Между тем Сассароли уже довольно давно шатался вокруг дома. Быстро, слишком быстро пролетали для него секунды, и скоро должен был пробить час поединка. Страха не было. Только хотелось подольше насладиться взволнованным напряжением. Он следил, ничего не видя, за пароходиками у пристани и маленькими парусниками из Кьоджи, за тем, как их разгружают; зашел на полчаса в соседний кабачок, потом купил газету, но читать ее не смог. Уверенный в победе, он все же с удивлением убедился, что руки его, как два посторонних тела, дрожат на мраморной доске стола.
Смутно чудилось ему, что вся Италия с изумленно застывшим взором ждет великого часа разоблачения истины. Во всяком случае, сейчас ему показалось правильным, что он засунул в карман револьвер. Он решился на все.
В течение этого часа у маэстро Верди впервые за долгое время хорошо ладилась работа. Небольшая сцена с одержимым паломником решительно выиграла в смысле обрисовки образа.
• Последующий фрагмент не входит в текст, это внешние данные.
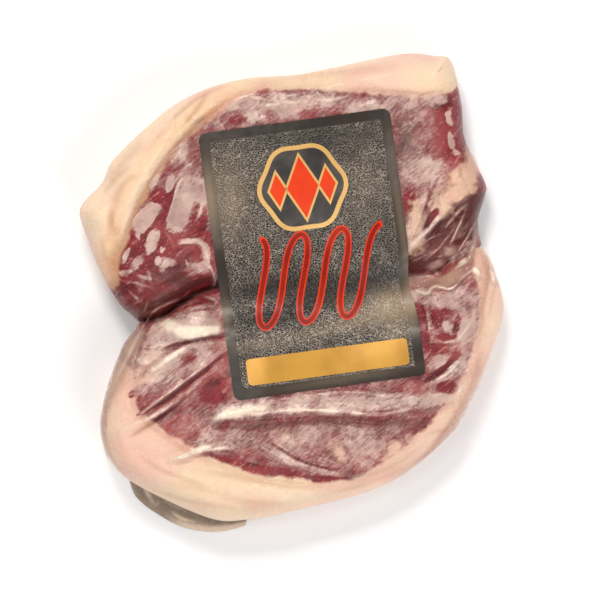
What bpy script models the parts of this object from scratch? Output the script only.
"""Two picanha steaks, sealed side by side in one clear vacuum pouch with a paper label on top.

The pouch is one solid: film drawn tight over both steaks, so its form is theirs. Each steak is a thick
slice with a fat cap along its outer, curved edge. Between the steaks the film sinks into a valley, and
folds fan out from there and from the label. A thin tail of spare film shows under one edge.
The plan is drawn in millimetres, with X to the right and Y away, and is turned into metres at the end.
"""

import math

import bmesh
import bpy
import numpy as np
from mathutils import Vector

MM = 0.001

# Driving sizes, in millimetres
UPPER_THICKNESS = 27.0
LOWER_THICKNESS = 29.0
LABEL_WIDTH = 82.4
LABEL_HEIGHT = 114.0
LABEL_TURN_DEG = 7.8
LABEL_CENTRE = (9.0, 15.0)
LABEL_CORNER = 3.0
LABEL_THICKNESS = 0.35
LABEL_GAP = 0.45
LABEL_DIP = 7.0
LABEL_DIP_PLACE = -7.0  # on the lower steak's side of the valley
LABEL_DIP_WIDTH = 12.0
LABEL_LIFT_REACH = 9.0  # how far past its edge the label holds the film up over the valley
TAIL_THICKNESS = 1.2

# Outer edge of each steak, from the left end of the valley clockwise, and the fat's inner edge
UPPER_EDGE = [(-66, -14), (-74, -6), (-82.5, 8.5), (-87.5, 22), (-90.5, 34.5), (-81, 46), (-75.5, 56.5),
              (-55, 75.5), (-38, 85.5), (-19, 90.5), (5, 92.5), (44.5, 100.5), (60, 100), (68, 97.5),
              (72.5, 79), (74, 64), (82.5, 46), (82.5, 40), (79.5, 29), (81.5, 18.8)]
LOWER_EDGE = [(86, 10), (90.5, -8), (85.5, -26), (77.5, -43.5), (65, -64), (38, -84), (0, -94.5),
              (-19, -98), (-33, -98), (-53, -90), (-71, -80), (-79, -69), (-81.5, -55), (-77, -37.5),
              (-72, -23.5)]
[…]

Сегодня возникло коротенькое андантино, которое в плотно переплетенной четырехголосности оттесняло лейтмотив и при этом создавало странно приглушенную гармонию.
Конечно, здесь не было вдохновения, но рука, казалось, вновь приобрела сноровку. Может быть, все-таки хорошо, что он предпринял свою отчаянную вылазку в Венецию.
Услышав, что вошел лакей, маэстро прервал работу. Но Беппо не успел и рта раскрыть, как Верди уже знал, что сейчас ему доложат о Винченцо Сассароли.
Гость стоял в комнате. Маэстро остановил на его лице синие спокойные глаза, всегда смотревшие, казалось, дальше цели, и ждал поклона.
Сассароли сразу почувствовал, что забыл учесть то воздействие, которое произведет своим веским присутствием его противник. Одно мгновение ему казалось, что сейчас небрежно-напряженная фигура Верди и эта увенчанная славой голова заставят его согнуться. Онрассердился на себя, и, как он ни противился, нижняя губа его отвалилась, настежь раскрыв запущенный, беззубый рот, в чем он усмотрел первый тяжелый урон.
Верди ждал. С удивлением видел он, как глаза этого человека наполняются неописуемым выражением, в котором смешались униженная мольба, наглость, издевка, подмигивающая доверчивость, ярость, хитрый намек – «мы-де кое-что знаем», – и все это в одном взгляде.
Как ни был он мерзок ему, Верди невольно поддался жалости к старообразному, болезненному посетителю. Вопреки своим намерениям, он первый приветливым голосом нарушил молчание:
– Садитесь, маэстро Сассароли!
Как? Верди, смертельно ненавистный, назвал его «маэстро» – сладостное звание, которым его уже давно никто не награждал! И услышать его теперь из этих, из этих уст! Эротический встречный ток, сопричастный всякой ненависти, взбурлил в сердце Сассароли. Послушно и смирно опустился он в кресло подле письменного стола. Беглым взглядом охватил он непросохшие страницы партитуры, набросанные знакомым буйным почерком маэстро. Он чувствовал, как тает его самый победный аргумент. Скорей овладеть собой!